From the line with "for thing in" to the line with "cad_parts[node].hide_render = cad_parts[node].hide_viewport", both lines included, set down exactly those lines, please, and no others.

━━━━━ Data shown

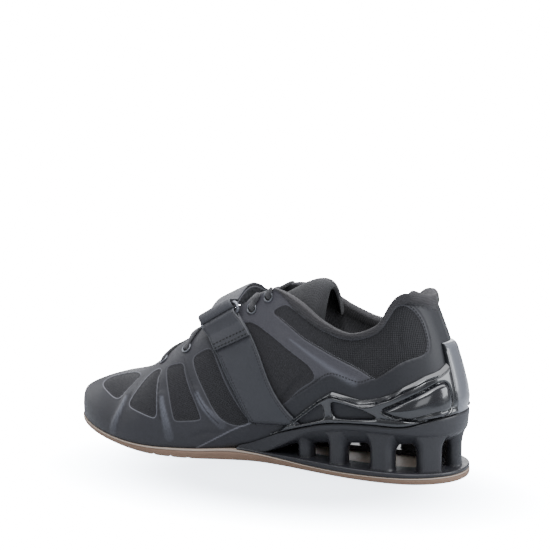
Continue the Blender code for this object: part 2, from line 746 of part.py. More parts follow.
def add_ring():
    """Wire ring with round corners, standing on its lower bar."""
    middle = (low_bar + high_bar) / 2
    straight_u, straight_v = ring_half_length - ring_corner, ring_half_width - ring_corner
    corner = []
    for quarter, (su, sv) in enumerate(((1, 1), (-1, 1), (-1, -1), (1, -1))):
        for part in range(4):
            turn = math.pi / 2 * (quarter + part / 3)
            u = su * straight_u + ring_corner * math.cos(turn)
            v = sv * straight_v + ring_corner * math.sin(turn)
            corner.append(middle + u * ring_along + v * ring_up)
    tube("strap_ring", corner, ring_wire, 8, (0.30, 0.31, 0.33), 0.35, 0.8, closed=True)


def fold(centre, start, end, radius):
    """Points on an arc about a bar of the ring: 0 points up along the ring, a quarter turn points outward."""
    turn = np.linspace(start, end, 7)
    return [centre + radius * (math.cos(t) * ring_up + math.sin(t) * ring_out) for t in turn]


def ribbon(name, paths, *finish):
    """Flat strap: paths of points side by side, given the strap's thickness."""
    paths = np.asarray(paths)
    along = np.gradient(paths, axis=1)
    across = np.gradient(paths, axis=0)
    normal = np.cross(along, across)
    normal /= np.linalg.norm(normal, axis=-1, keepdims=True)
    half = normal * strap_thickness / 2
    slab(name, paths - half, paths + half, *finish)


def strap_lines(top_levels, count):
    """Places and levels of four lines side by side along a strap."""
    for share in np.linspace(0, 1, 4):
        start, slope = (row[0] * (1 - share) + row[1] * share for row in (strap_start, strap_slope))
        top = top_levels[0] * (1 - share) + top_levels[1] * share
        levels = np.linspace(strap_low_level, top, count)
        reach = (strap_top[0] * (1 - share) + strap_top[1] * share) / max(top, strap_top.min())
        yield share, start + slope * levels * min(reach, 1.0), levels


def add_strap_base():
    """Strap sewn along the inner side, folded round the ring's lower bar and doubled."""
    clear = overlay_step + 1.5 * gap + strap_thickness / 2
    radius = ring_wire + gap + strap_thickness / 2
    paths = []
    for share, places, levels in strap_lines(strap_top - 0.02, 9):
        points = upper_offset(places, levels, np.full(len(levels), clear))
        centre = low_bar + ring_along * strap_half_width * (2 * share - 1)
        turned = fold(centre, -math.pi / 2, math.pi / 2 + 0.1, radius)
        share_back = strap_return / np.linalg.norm(points[-1] - points[0]) * (levels[-1] - levels[0])
        down = levels[-1] - share_back * np.array((0.35, 0.65, 1.0))
        doubled = np.full(3, clear + strap_thickness + 1.5 * gap)
        back = upper_offset(np.interp(down, levels, places), down, doubled)
        paths.append(list(points[:-1]) + turned + list(back))
    ribbon("strap_base", paths, (0.060, 0.066, 0.075), 0.5)


def add_strap_pull():
    """Pull strap: up the outer side, over the laces, round the ring's upper bar and back on itself."""
    clear = overlay_step + gap + strap_thickness / 2
    lace_clear = lace_height + lace_width / 2 + 2 * gap + strap_thickness / 2
    radius = ring_wire + gap + strap_thickness / 2
    paths = []
    for share, places, levels in strap_lines(np.full(2, pull_top_level), 9):
        lift = clear + (lace_clear - clear) * smoothstep((levels - pull_lift_level) / 0.25)
        points = list(upper_offset(whole_loop - places, levels, lift))
        centre = high_bar + ring_along * strap_half_width * (2 * share - 1)
        turned = fold(centre, *pull_wrap, radius)
        start, end = points[-1], turned[0]
        crown = np.array((0, 0, pull_crown))
        bridge = [start + (end - start) * f + crown * math.sin(math.pi * f) for f in (0.25, 0.5, 0.75)]
        lifted = np.array((0, 0, strap_thickness + 2 * gap))
        back = [p + lifted for p in bridge[::-1]]
        end_levels = levels[-1] - pull_return * np.array((0.0, 0.5, 1.0))
        lift = np.interp(end_levels, levels, lift) + strap_thickness + 2 * gap
        back += list(upper_offset(whole_loop - np.interp(end_levels, levels, places), end_levels, lift))
        paths.append(points + bridge + turned + back)
    ribbon("strap_pull", paths, (0.045, 0.047, 0.053), 0.6)


def eyelet_place(number, hand):
    """Middle of an eyelet on the eyestay and the direction that it faces."""
    place, level = EYELETS[number]
    place = place if hand > 0 else whole_loop - place
    return upper_point(place, level), upper_normal(place, level)


def add_eyelets():
    """Wire rings set on the eyestays, four a side."""
    for hand, side in ((1, "medial"), (-1, "lateral")):
        for number in range(len(EYELETS)):
            middle, normal = eyelet_place(number, hand)
            middle = middle + normal * (overlay_step + gap + eyelet_wire)
            u = unit(np.cross(normal, (0, 0, 1)))
            v = np.cross(normal, u)
            turn = np.linspace(0, 2 * math.pi, 10, endpoint=False)
            points = [middle + eyelet_radius * (math.cos(t) * u + math.sin(t) * v) for t in turn]
            tube(f"eyelet_{side}_{number + 1}", points, eyelet_wire, 4,
                 (0.25, 0.25, 0.27), 0.4, 0.7, closed=True)


lace_height = overlay_step + 6 * gap + 2 * eyelet_wire + lace_width / 2


def lace_path(first, second, hand):
    """Run of lace from one eyelet over the two throat edges to an eyelet on the other side."""
    ends = []
    for number, side in ((first, hand), (second, -hand)):
        place, level = EYELETS[number]
        place = place if side > 0 else whole_loop - place
        levels = np.array((level, 1.0))
        ends.append(upper_offset(np.full(2, place), levels, np.full(2, lace_height)))
    points = np.concatenate([ends[0], [(ends[0][1] + ends[1][1]) / 2], ends[1][::-1]])
    index = np.arange(len(points))
    fine = np.linspace(0, len(points) - 1, 9)
    return np.stack([curve(index, points[:, axis], fine) for axis in range(3)], 1)


def add_laces():
    """Bars at the first and last eyelets with a crossing between each pair, all one lace."""
    finish = ((0.05, 0.05, 0.055), 0.85)
    last = len(EYELETS) - 1
    lace = tube("laces", lace_path(0, 0, 1), lace_width / 2, lace_sides, *finish)
    for number in range(last):
        for hand in (1, -1):
            run = tube(f"lace_run_{number + 1}_{hand}", lace_path(number, number + 1, hand),
                       lace_width / 2, lace_sides, *finish)
            boolean(lace, run, "UNION")
    weld(lace, lace_weld)


def main():
    """Clear the scene and add every piece."""
    for thing in list(bpy.data.objects):
        bpy.data.objects.remove(thing, do_unlink=True)
    add_outsole()
    add_heel_frame()
    add_upper()
    add_insole()
    add_tongue()
    add_heel_cage()
    add_ring()
    add_strap_base()
    add_strap_pull()
    add_eyelets()
    add_laces()


main()
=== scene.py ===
import math

import bmesh
import bpy
import numpy as np
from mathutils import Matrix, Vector


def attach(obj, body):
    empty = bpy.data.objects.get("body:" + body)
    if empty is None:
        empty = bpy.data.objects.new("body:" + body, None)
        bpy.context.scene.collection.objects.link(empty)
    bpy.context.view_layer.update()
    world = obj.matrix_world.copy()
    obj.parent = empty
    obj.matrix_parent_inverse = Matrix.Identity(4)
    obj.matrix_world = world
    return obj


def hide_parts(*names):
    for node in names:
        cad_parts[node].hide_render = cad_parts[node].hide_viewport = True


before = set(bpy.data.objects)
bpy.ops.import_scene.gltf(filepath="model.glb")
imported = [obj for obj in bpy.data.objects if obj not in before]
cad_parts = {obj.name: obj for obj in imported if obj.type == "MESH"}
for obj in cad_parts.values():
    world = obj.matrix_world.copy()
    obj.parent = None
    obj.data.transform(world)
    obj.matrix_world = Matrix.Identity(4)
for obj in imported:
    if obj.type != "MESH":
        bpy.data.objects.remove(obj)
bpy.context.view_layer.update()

mm = 0.001
print("packed shoe loaded")

# the last: the same sizes and rows as the solids, in metres and shares

last = {
    "length": 0.290, "heelBack": 0.038, "ballWidth": 0.096, "height": 0.126, "heelLift": 0.0323,
    "ballGum": 0.0076, "toeSpring": 0.016, "springStart": 0.132, "springPower": 1.8, "gap": 0.0003,
}

# along, medial, lateral
outlineRows = np.array((
    (0.000, 0.000, 0.000), (0.012, 0.165, 0.160), (0.048, 0.297, 0.288), (0.103, 0.382, 0.372),
    (0.172, 0.408, 0.402), (0.255, 0.394, 0.396), (0.338, 0.347, 0.381), (0.421, 0.294, 0.376),
    (0.497, 0.275, 0.394), (0.579, 0.333, 0.441), (0.662, 0.433, 0.479), (0.745, 0.500, 0.472),
    (0.834, 0.472, 0.398), (0.917, 0.377, 0.270), (0.976, 0.234, 0.095), (1.000, 0.073, -0.073)))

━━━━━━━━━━

▶ Answer
    for thing in list(bpy.data.objects):
        bpy.data.objects.remove(thing, do_unlink=True)
    add_outsole()
    add_heel_frame()
    add_upper()
    add_insole()
    add_tongue()
    add_heel_cage()
    add_ring()
    add_strap_base()
    add_strap_pull()
    add_eyelets()
    add_laces()


main()
=== scene.py ===
import math

import bmesh
import bpy
import numpy as np
from mathutils import Matrix, Vector


def attach(obj, body):
    empty = bpy.data.objects.get("body:" + body)
    if empty is None:
        empty = bpy.data.objects.new("body:" + body, None)
        bpy.context.scene.collection.objects.link(empty)
    bpy.context.view_layer.update()
    world = obj.matrix_world.copy()
    obj.parent = empty
    obj.matrix_parent_inverse = Matrix.Identity(4)
    obj.matrix_world = world
    return obj


def hide_parts(*names):
    for node in names:
        cad_parts[node].hide_render = cad_parts[node].hide_viewport = True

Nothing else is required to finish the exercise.